*INSTRUCTION*. Copy nothing but the lines below running from the line containing "const acousticFoamPanel = new THREE.Group();" through the line containing "obj.parent = empty", both end lines included.

*DATA TO PROCESS*.
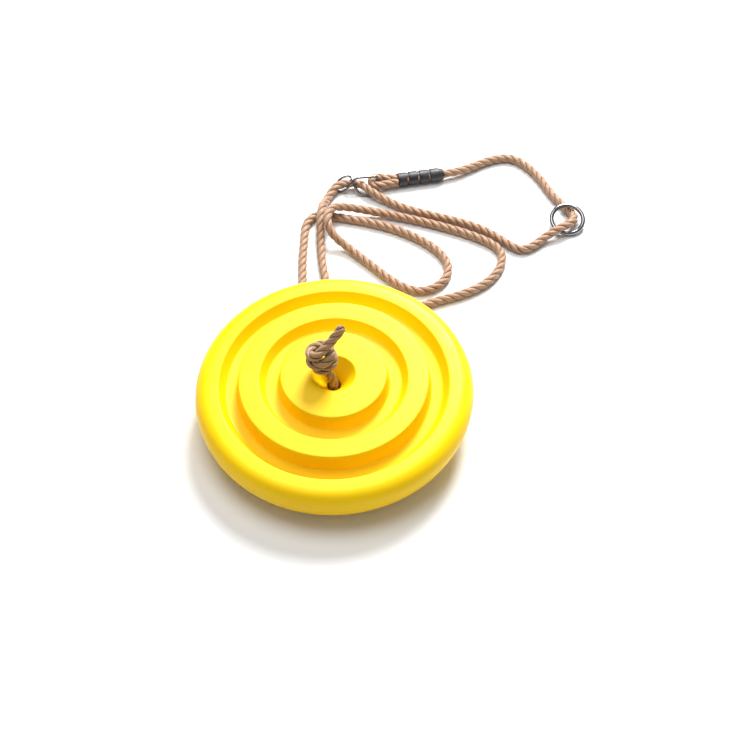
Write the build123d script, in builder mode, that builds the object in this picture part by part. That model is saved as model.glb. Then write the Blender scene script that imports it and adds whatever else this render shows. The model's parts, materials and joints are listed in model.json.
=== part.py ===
"""Disc swing, lying upside down on the floor with its rope thrown behind it.

Units are millimetres. +Z is up, +Y points away from the person facing the seat, and +X is to
their right. The origin is on the floor under the centre of the seat. The seat's back edge lies
on its own rope, so the seat leans a few degrees towards the front left.
"""
import os
from math import cos, pi, radians, sin, tan

from build123d import *

os.makedirs("parts", exist_ok=True)

# ---------------------------------------------------------------- seat, blow moulded
SEAT_RADIUS = 140.0
SEAT_WALL = 3.0
RIM_ROUND = 15.4            # round at the top of the outer edge
BELLY_ROUND = 31.0          # round from the outer edge down to the sitting face
BELLY_CENTRE_RADIUS = 109.0
BELLY_CENTRE_DROP = 19.0    # below the rim's top
HUB_RISE = 13.0             # hub face above the rim's top
RING_RISE = 7.0             # middle ring's face above the rim's top
DISH_RISE = 8.0             # hollow of the sitting face at the centre
DISH_HALF_WAY_RISE = 0.75 * DISH_RISE
HOLE_RADIUS = 7.0
RECESS_RADIUS = 22.2
RECESS_DEPTH = 19.5
HOLE_STRAIGHT = 3.0         # straight bore under the recess
MOUTH_ROUND = 6.0           # rounded lower mouth of the hole, where the rope bends
LEAN = 3.0                  # degrees that the seat leans
LEAN_HIGH_SIDE = 19.0       # degrees from +Y towards +X of the seat's high side

# radius, height over the rim's top, corner round
UPPER_PROFILE = [
    (HOLE_RADIUS, HUB_RISE - RECESS_DEPTH - HOLE_STRAIGHT, 0),
    (HOLE_RADIUS, HUB_RISE - RECESS_DEPTH, 1.5),
    (RECESS_RADIUS, HUB_RISE, 2.0),
    (52.9, HUB_RISE, 1.8),
    (55.9, -3.9, 2.0),
    (68.1, -3.6, 2.0),
    (74.1, RING_RISE, 1.8),
    (94.9, RING_RISE, 1.8),
    (97.3, -12.2, 2.2),
    (108.9, -11.4, 2.2),
    (115.3, 0, 2.2),
    (SEAT_RADIUS - RIM_ROUND, 0, 0),
]

# ---------------------------------------------------------------- rope, three strands
ROPE_RADIUS = 5.0
ROPE_ON_FLOOR = ROPE_RADIUS

# ---------------------------------------------------------------- steel and plastic fittings
RING_WIRE_RADIUS = 2.5
RING_RADIUS = 18.0
RING_CENTRE = (265.5, 265.0, 8.6)
RING_TILT = 17.0            # degrees that the ring's far side is propped up by the rope
ADJUSTER_WIRE_RADIUS = 1.5
CLAMP_RADIUS = 8.0
CLAMP_LEFT = (75.5, 334.6, CLAMP_RADIUS)
CLAMP_RIGHT = (128.3, 343.4, CLAMP_RADIUS)
CLAMP_NECK_RADIUS = 7.0
CLAMP_BORE_RADIUS = 6.2
CLAMP_NOSE_RADIUS = 6.0     # at the nose's tip
CLAMP_NOSE_FLAT = 9.0       # straight part of the nose
CLAMP_NOSE_STOP = 4.0       # end wall of the nose, bored for a single rope
CLAMP_RIBS = 3
CLAMP_RIB_LENGTH = 10.2
CLAMP_GAP = 2.4
CLAMP_EDGE = 0.8            # round of the ribs' edges
CLAMP_NECK_EDGE = 0.1       # round at the foot of the ribs
CLAMP_NOSE_EDGE = 8.0       # round between the nose's straight part and its taper
CLAMP_SLOT_LENGTH = 1.8
CLAMP_SLOT_WIDTH = 7.0
SLOT_DIRECTION = (0.1, -0.75, 0.65)
SQUEEZED_RADIUS = 6.1       # both lengths of rope pressed together in the clamp

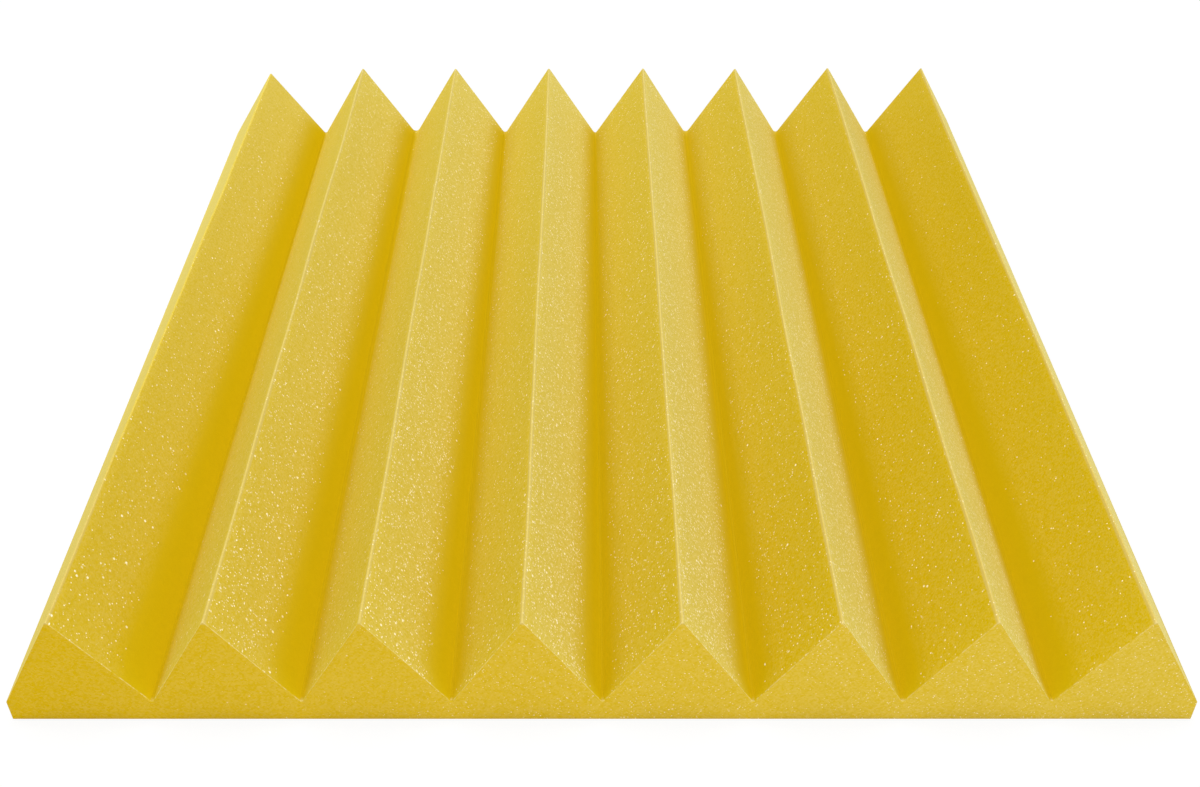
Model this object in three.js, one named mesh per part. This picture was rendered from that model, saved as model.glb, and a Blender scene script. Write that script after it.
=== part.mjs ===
// Acoustic foam panel, the wedge type. It is one block of open-cell polyurethane
// foam: a flat slab at the back, and straight parallel wedges at the front, parted
// by valleys that a thin blade cuts right through from one end to the other.
// Lengths are millimetres. The origin is the centre of the flat back face, +Z goes
// from the back to the ridges, and the ridges run along Y.

import * as THREE from 'three';

// Driving dimensions
const tileWidth = 500; // across the ridges, from side wall to side wall
const tileLength = 500; // along the ridges, from end to end
const panelThickness = 60; // from the back face to the tops of the ridges
const baseThickness = 11; // solid slab at the back, which is also the side walls' height
const wedgeCount = 8;
const ridgeRadius = 0.6; // the top of a ridge isn't a knife edge
const valleyRadius = 1.6; // the blade turns round at the root of a valley

// Facets in half of an arc
const ridgeArcSteps = 2;
const valleyArcSteps = 4;

// What follows from them
const wedgePitch = tileWidth / wedgeCount;
const flankRun = wedgePitch / 2;
const ridgeCentreHeight = panelThickness - ridgeRadius;
const flankRise = ridgeCentreHeight - baseThickness;

// A flank is the straight line from the foot of the wedge that touches the round top
// from outside. Its lean is measured from upright.
const flankLean =
  Math.atan2(flankRun, flankRise) - Math.asin(ridgeRadius / Math.hypot(flankRun, flankRise));

// Both flanks of a valley would meet at the top of the slab. The round root touches
// them from above, so its floor lies a little higher than the slab.
const valleyCentreHeight = baseThickness + valleyRadius / Math.sin(flankLean);

// Across the panel, with the first wedge at the -X wall
function ridgePlace(index) {
  return (index + 1 / 2) * wedgePitch - tileWidth / 2;
}

function valleyPlace(index) {
  return (index + 1) * wedgePitch - tileWidth / 2;
}

// Points on an arc from one angle to another, both ends included
function arcPoints(centreX, centreY, radius, fromAngle, toAngle, halfSteps) {
  const sweep = new THREE.EllipseCurve(
    centreX,
    centreY,
    radius,
    radius,
    fromAngle,
    toAngle,
    toAngle < fromAngle,
  );
  return sweep.getPoints(2 * halfSteps);
}

// The round top of a ridge, from its right flank over to its left flank
function ridgeTop(index) {
  return arcPoints(
    ridgePlace(index),
    ridgeCentreHeight,
    ridgeRadius,
    flankLean,
    Math.PI - flankLean,
    ridgeArcSteps,
  );
}

// The round root of a valley, from the flank on its right down and up to the left one
function valleyRoot(index) {
  return arcPoints(
    valleyPlace(index),
    valleyCentreHeight,
    valleyRadius,
    -flankLean,
    flankLean - Math.PI,
    valleyArcSteps,
  );
}

// The section across the ridges, drawn as the blade sees it: along the back, up the
// right wall, over the wedges from right to left, and down the left wall
function wedgeSection() {
  const points = [
    new THREE.Vector2(-tileWidth / 2, 0),
    new THREE.Vector2(tileWidth / 2, 0),
    new THREE.Vector2(tileWidth / 2, baseThickness),
  ];
  for (let index = wedgeCount - 1; index >= 0; index -= 1) {
    points.push(...ridgeTop(index));
    if (index > 0) {
      points.push(...valleyRoot(index - 1));
    }
  }
  points.push(new THREE.Vector2(-tileWidth / 2, baseThickness));
  return new THREE.Shape(points);
}

// Open-cell foam scatters light like a dry powder: no gloss at all
function foamMaterial() {
  return new THREE.MeshStandardMaterial({
    color: 0xd8b63a,
    roughness: 0.95,
    metalness: 0,
  });
}

// The whole panel is one piece of foam, cut square at both ends
function foamPanel() {
  const geometry = new THREE.ExtrudeGeometry(wedgeSection(), {
    depth: tileLength,
    bevelEnabled: false,
  });
  const panel = new THREE.Mesh(geometry, foamMaterial());
  panel.name = 'foam_panel';
  panel.rotation.x = Math.PI / 2;
  panel.position.y = tileLength / 2;
  return panel;
}

const acousticFoamPanel = new THREE.Group();
acousticFoamPanel.add(foamPanel());

export default acousticFoamPanel;
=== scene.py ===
import math

import bmesh
import bpy
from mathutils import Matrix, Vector


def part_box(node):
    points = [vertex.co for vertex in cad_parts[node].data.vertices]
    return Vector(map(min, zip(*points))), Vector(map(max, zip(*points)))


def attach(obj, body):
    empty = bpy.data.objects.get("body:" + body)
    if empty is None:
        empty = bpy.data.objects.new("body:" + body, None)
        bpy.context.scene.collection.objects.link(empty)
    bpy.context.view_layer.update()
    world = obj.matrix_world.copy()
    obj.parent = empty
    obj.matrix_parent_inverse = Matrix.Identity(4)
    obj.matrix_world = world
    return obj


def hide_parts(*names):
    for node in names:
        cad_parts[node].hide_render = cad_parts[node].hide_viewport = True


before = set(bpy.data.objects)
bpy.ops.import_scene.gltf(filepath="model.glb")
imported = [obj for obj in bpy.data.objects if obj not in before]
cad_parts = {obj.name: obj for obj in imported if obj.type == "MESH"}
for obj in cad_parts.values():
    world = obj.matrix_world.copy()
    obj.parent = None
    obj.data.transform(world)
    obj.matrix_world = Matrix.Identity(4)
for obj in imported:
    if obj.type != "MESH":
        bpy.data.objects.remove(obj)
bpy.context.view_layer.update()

MM = 0.001
PANEL = "foam_panel"

# Sizes of the tile. Its back lies on z = 0 and its ridges run along y, front end at -y.
WEDGES = 8
HALF_WIDTH = 250 * MM
HALF_LENGTH = 250 * MM
SLAB = 11 * MM
RIDGE_ROUND = 0.6 * MM
EDGE_ROUND = 0.45 * MM

# The blade turns round tighter at the front end than at the rear
FRONT_VALLEY_ROUNDS = [0.9 * MM] * (WEDGES - 1)
REAR_VALLEY_ROUNDS = [radius * MM for radius in (1.3, 2.8, 1.8, 1.3, 2.4, 1.9, 1.7)]

# How far the ridges and valleys of the photographed tile stand beside their even places
FRONT_RIDGE_SHIFTS = [shift * MM for shift in (-2.7, -2.8, -2.7, -0.2, 1.2, 2.5, 2.4, 2.5)]
REAR_RIDGE_SHIFTS = [shift * MM for shift in (-1.4, -0.7, -0.7, 0, 1, 0.7, 0.8, 1.4)]
FRONT_VALLEY_SHIFTS = [shift * MM for shift in (-1, -0.9, -0.5, 0.4, 1.2, 1.3, 1.1)]
REAR_VALLEY_SHIFTS = [shift * MM for shift in (-0.5, 0, -0.5, -0.3, 0.2, 0.2, 0.5)]

# How the rear end is off square: to one side, its right corner trimmed, its left ridge lower
REAR_SHIFT = -4.1 * MM
REAR_RIGHT_TRIM = 7 * MM
REAR_LEFT_DROP = 3.6 * MM

# How far the cuts wander: direction, length and reach of each wave
WAVES = (
    ("side_drift", "X", 90 * MM, 0.9 * MM),
    ("height_drift", "Z", 70 * MM, 0.9 * MM),
    ("fine_drift", "Z", 9 * MM, 0.16 * MM),
)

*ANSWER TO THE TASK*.
const acousticFoamPanel = new THREE.Group();
acousticFoamPanel.add(foamPanel());

export default acousticFoamPanel;
=== scene.py ===
import math

import bmesh
import bpy
from mathutils import Matrix, Vector


def part_box(node):
    points = [vertex.co for vertex in cad_parts[node].data.vertices]
    return Vector(map(min, zip(*points))), Vector(map(max, zip(*points)))


def attach(obj, body):
    empty = bpy.data.objects.get("body:" + body)
    if empty is None:
        empty = bpy.data.objects.new("body:" + body, None)
        bpy.context.scene.collection.objects.link(empty)
    bpy.context.view_layer.update()
    world = obj.matrix_world.copy()
    obj.parent = empty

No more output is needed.